Last week, American people, health-care workers, and policy makers received shocking news. Despite spending more on health care per person than other high-income countries, Americans die sooner, are least likely to reach the age of 50 years, and have higher rates of disease or injury. When judged by health alone, Americans are less healthy from birth to 75 years of age than people in 16 other economically wealthy countries, and this health disadvantage has been getting worse for 30 years, especially among women.
In a report released on Jan 9 from the US National Research Council and Institute of Medicine, U.S. Health in International Perspective: Shorter Lives, Poorer Health, comprehensive mortality and morbidity data are presented, comparing the USA with affluent democratic countries including Australia, Canada, France, Italy, most of the Nordic countries, Spain, and the UK. Life expectancy is shorter at birth for American men than for men in any of the other 16 countries, and American women fare little better—Denmark is the only country that has a lower life expectancy for women at birth. In nine key areas of health, Americans fare least well, or are near the bottom of the tables. These areas are: infant mortality and low birthweight; injuries and homicides; teenage pregnancies and sexually transmitted infections; HIV/AIDS prevalence; drug-related deaths; obesity and diabetes; heart disease; chronic lung disease; and disability. This health disadvantage applies to those with health insurance, a college education, higher incomes, and healthy behaviours as well as to those without.

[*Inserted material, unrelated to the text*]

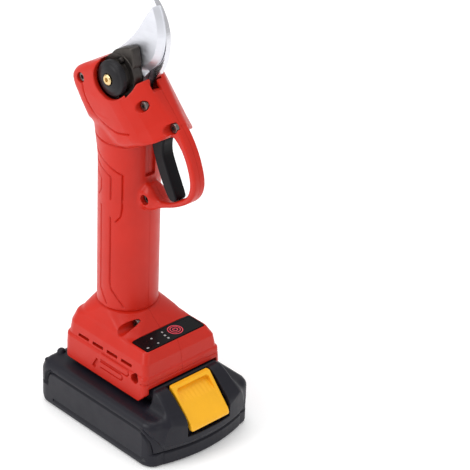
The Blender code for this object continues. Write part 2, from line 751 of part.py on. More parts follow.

US health spending was US$2·7 trillion in 2011, which is $8700 for every person in the country, and represents 17·9% of the economy—far greater than any other economically advanced country. But spending on health care bears little relation to good health.
To promote and inform continuing debate, health in the USA will be the theme of a Series in a special issue of The Lancet in 2014. In conjunction with Tom Frieden and Harold Jaffe at the Centers for Disease Control and Prevention, we will publish papers reviewing new opportunities to substantially improve health in the era of the Affordable Care Act. Planned topics include more on premature mortality in the USA, the impact of violence and injury, the challenges of non-communicable diseases and infections, public health and biosecurity, and the role of the USA in global health.
The USA is one of the world's wealthiest countries; it should be one of the world's healthiest.